Do this:
Copy the data below exactly.

========================================================================

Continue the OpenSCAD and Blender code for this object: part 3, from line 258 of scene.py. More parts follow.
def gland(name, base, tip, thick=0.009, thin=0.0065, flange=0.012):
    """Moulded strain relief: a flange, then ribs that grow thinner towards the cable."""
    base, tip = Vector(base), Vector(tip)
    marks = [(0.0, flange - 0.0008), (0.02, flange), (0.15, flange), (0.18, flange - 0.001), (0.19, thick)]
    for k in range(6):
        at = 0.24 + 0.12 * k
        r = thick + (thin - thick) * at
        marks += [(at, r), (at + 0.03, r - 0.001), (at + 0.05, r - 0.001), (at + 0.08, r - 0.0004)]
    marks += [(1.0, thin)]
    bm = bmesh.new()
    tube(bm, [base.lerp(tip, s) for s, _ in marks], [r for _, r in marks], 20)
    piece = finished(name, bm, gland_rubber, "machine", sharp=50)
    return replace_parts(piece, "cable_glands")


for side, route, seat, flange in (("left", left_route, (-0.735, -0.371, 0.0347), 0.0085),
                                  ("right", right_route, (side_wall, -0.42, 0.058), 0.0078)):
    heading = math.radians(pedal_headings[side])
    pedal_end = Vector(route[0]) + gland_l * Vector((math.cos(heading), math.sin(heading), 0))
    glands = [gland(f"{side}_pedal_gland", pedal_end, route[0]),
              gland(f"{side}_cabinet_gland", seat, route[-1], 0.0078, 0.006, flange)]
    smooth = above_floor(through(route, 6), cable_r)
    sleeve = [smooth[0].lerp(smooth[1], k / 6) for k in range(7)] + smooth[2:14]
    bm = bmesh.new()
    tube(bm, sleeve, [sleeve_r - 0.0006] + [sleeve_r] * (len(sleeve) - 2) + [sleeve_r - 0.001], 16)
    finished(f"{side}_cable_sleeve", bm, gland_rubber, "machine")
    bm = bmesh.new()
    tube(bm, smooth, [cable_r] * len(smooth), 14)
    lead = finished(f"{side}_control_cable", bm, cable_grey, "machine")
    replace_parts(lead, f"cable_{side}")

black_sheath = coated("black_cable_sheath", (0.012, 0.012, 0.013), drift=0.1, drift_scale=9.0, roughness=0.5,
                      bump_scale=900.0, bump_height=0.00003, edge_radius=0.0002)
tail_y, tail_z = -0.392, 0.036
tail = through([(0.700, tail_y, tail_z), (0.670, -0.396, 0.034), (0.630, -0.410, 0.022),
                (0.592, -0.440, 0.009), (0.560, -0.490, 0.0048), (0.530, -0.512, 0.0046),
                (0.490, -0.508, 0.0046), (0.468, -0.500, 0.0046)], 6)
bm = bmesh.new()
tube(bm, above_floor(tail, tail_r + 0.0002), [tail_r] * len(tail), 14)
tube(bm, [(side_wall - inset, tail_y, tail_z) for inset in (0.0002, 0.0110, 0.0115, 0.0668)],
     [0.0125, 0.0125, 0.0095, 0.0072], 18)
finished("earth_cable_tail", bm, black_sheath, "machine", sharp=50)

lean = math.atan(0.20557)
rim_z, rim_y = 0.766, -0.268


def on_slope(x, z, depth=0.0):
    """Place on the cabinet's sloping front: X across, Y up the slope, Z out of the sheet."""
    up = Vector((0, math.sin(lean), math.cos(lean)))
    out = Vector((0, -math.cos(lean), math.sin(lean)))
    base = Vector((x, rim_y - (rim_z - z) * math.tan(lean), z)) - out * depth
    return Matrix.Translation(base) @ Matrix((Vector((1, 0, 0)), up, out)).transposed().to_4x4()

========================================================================

Exercise output:
Continue the OpenSCAD and Blender code for this object: part 3, from line 258 of scene.py. More parts follow.
def gland(name, base, tip, thick=0.009, thin=0.0065, flange=0.012):
    """Moulded strain relief: a flange, then ribs that grow thinner towards the cable."""
    base, tip = Vector(base), Vector(tip)
    marks = [(0.0, flange - 0.0008), (0.02, flange), (0.15, flange), (0.18, flange - 0.001), (0.19, thick)]
    for k in range(6):
        at = 0.24 + 0.12 * k
        r = thick + (thin - thick) * at
        marks += [(at, r), (at + 0.03, r - 0.001), (at + 0.05, r - 0.001), (at + 0.08, r - 0.0004)]
    marks += [(1.0, thin)]
    bm = bmesh.new()
    tube(bm, [base.lerp(tip, s) for s, _ in marks], [r for _, r in marks], 20)
    piece = finished(name, bm, gland_rubber, "machine", sharp=50)
    return replace_parts(piece, "cable_glands")


for side, route, seat, flange in (("left", left_route, (-0.735, -0.371, 0.0347), 0.0085),
                                  ("right", right_route, (side_wall, -0.42, 0.058), 0.0078)):
    heading = math.radians(pedal_headings[side])
    pedal_end = Vector(route[0]) + gland_l * Vector((math.cos(heading), math.sin(heading), 0))
    glands = [gland(f"{side}_pedal_gland", pedal_end, route[0]),
              gland(f"{side}_cabinet_gland", seat, route[-1], 0.0078, 0.006, flange)]
    smooth = above_floor(through(route, 6), cable_r)
    sleeve = [smooth[0].lerp(smooth[1], k / 6) for k in range(7)] + smooth[2:14]
    bm = bmesh.new()
    tube(bm, sleeve, [sleeve_r - 0.0006] + [sleeve_r] * (len(sleeve) - 2) + [sleeve_r - 0.001], 16)
    finished(f"{side}_cable_sleeve", bm, gland_rubber, "machine")
    bm = bmesh.new()
    tube(bm, smooth, [cable_r] * len(smooth), 14)
    lead = finished(f"{side}_control_cable", bm, cable_grey, "machine")
    replace_parts(lead, f"cable_{side}")

black_sheath = coated("black_cable_sheath", (0.012, 0.012, 0.013), drift=0.1, drift_scale=9.0, roughness=0.5,
                      bump_scale=900.0, bump_height=0.00003, edge_radius=0.0002)
tail_y, tail_z = -0.392, 0.036
tail = through([(0.700, tail_y, tail_z), (0.670, -0.396, 0.034), (0.630, -0.410, 0.022),
                (0.592, -0.440, 0.009), (0.560, -0.490, 0.0048), (0.530, -0.512, 0.0046),
                (0.490, -0.508, 0.0046), (0.468, -0.500, 0.0046)], 6)
bm = bmesh.new()
tube(bm, above_floor(tail, tail_r + 0.0002), [tail_r] * len(tail), 14)
tube(bm, [(side_wall - inset, tail_y, tail_z) for inset in (0.0002, 0.0110, 0.0115, 0.0668)],
     [0.0125, 0.0125, 0.0095, 0.0072], 18)
finished("earth_cable_tail", bm, black_sheath, "machine", sharp=50)

lean = math.atan(0.20557)
rim_z, rim_y = 0.766, -0.268


def on_slope(x, z, depth=0.0):
    """Place on the cabinet's sloping front: X across, Y up the slope, Z out of the sheet."""
    up = Vector((0, math.sin(lean), math.cos(lean)))
    out = Vector((0, -math.cos(lean), math.sin(lean)))
    base = Vector((x, rim_y - (rim_z - z) * math.tan(lean), z)) - out * depth
    return Matrix.Translation(base) @ Matrix((Vector((1, 0, 0)), up, out)).transposed().to_4x4()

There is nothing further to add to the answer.